Ron Athey, a man at the pinnacle of his career.
Like a tiny shoot pushing through the hard ground on a spring day, there are signs of fresh growth in British theatre. Sniff, and you can smell change in the air. At the Chelsea Centre the Sacred season continues this month, with companies and individuals such as Goat Island, Gary Carter and Ron Athey mentoring a new generation of live art creators.
In April the Spill Festival, curated and produced by Robert Pacitti, offers an international programme of live art events taking place at venues across London from the Barbican to Soho and the South Bank. Spill will give Londoners the opportunity to see work created by international artists and homegrown talents that grows from radical new performance practices that owe less to Stanislavsky and more to Artaud.
In May there is the Fierce Festival in the Midlands, and from June Artsadmin will be offering a programme of performance at the newly refurbished Toynbee Studios. Add to that the Barbican's upcoming programme, combined with cultural shifts, to see companies such as Kneehigh and Improbable playing in the heart of the British Theatre establishment (at the National and English National Opera this Spring), Filter collaborating with director Sean Holmes on a NT touring production of Caucasian Chalk Circle and producers Fuel working at the Lyric, and you have a real sense of something new afoot.
What's driving all this activity? It is certainly not we critics because too often we still act in a double role as gate keepers to keep the new out and cheerleaders for a dominant theatre culture that has its roots in 19th century theatre practice. It's not necessarily programmers and funders either, because they frequently shy like startled deer in the face of anything new. So where is the impetus coming from? I'd suggest from two sources: a new generation of creative producers such as Mark Ball, Simon Casson, Jeremy Goldstein, Tom Morris and Kate McGrath to name just a few, but most particularly from audiences themselves. Audiences' increasing hunger for cultural experiences which are different, intimate and authentic means that live art, theatre that takes place outdoors and in found spaces and small scale touring often all deliver what the vast purpose built playhouse and well made play cannot. It is audiences who appear to be in the vanguard of this quiet revolution which could transform the face of British theatre.
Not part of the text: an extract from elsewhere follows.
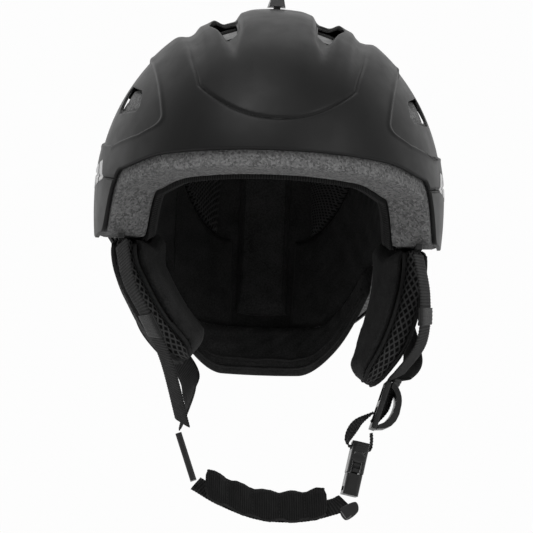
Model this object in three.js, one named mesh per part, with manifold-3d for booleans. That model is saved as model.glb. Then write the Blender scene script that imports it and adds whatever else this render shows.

New information technologies are clearly helping. It was thousands of images taken by camera phone, not broadsheet reviews, which brought a million people to central London to see The Sultan's Elephant, and cross-postings via email mean that audiences don't have to scan listings magazines to winkle out the kind of theatre they like, they can simply receive information by e-mail or text. The blogosphere has also had the effect of encouraging people to have confidence in their own opinions and not sit around waiting for critics to tell them what's hot and what's not. Instead they are going out and finding it for themselves and when they do, they're alerting others.
There are other reasons too why audiences are ahead of critics, commentators and sometimes venues and programmers. The rise of the Theatre Studies A level has created new audiences and increasingly substantial numbers of young people--some of whom will go on to be the next generation of theatre-makers--who are completely at ease with the work of companies such as Forced Entertainment and the Pacitti Company, unlike many of us critics who find ourselves tussling with the vocabulary of work that doesn't come from the well-made play tradition.
Most of all, I think this revolution is gathering speed because every time audiences have theatre experiences that smash both the fourth wall and their expectations of what theatre is and can be, it makes them braver, bolder and more demanding for the future. Sitting quietly in a (very expensive) West End theatre seat often seems rather tame when you've experienced the walkabout work of companies such as Wilson and Wilson, got up close and personal with Franko B or had an encounter at Home or with The Sultan's Elephant? For the first time since the late 60s when Britain had a plethora of experimental companies such as Pip Simmons, Welfare State and Inter-Action, there is a real possibility of change in British theatre and a feeling that it is theatre and not the play that's the thing. Critics, programmers and venues better wake up fast, otherwise 21st century audiences will leave us far behind and turn away from a theatre that fails to give them what they crave and understand that if audiences change, it must too.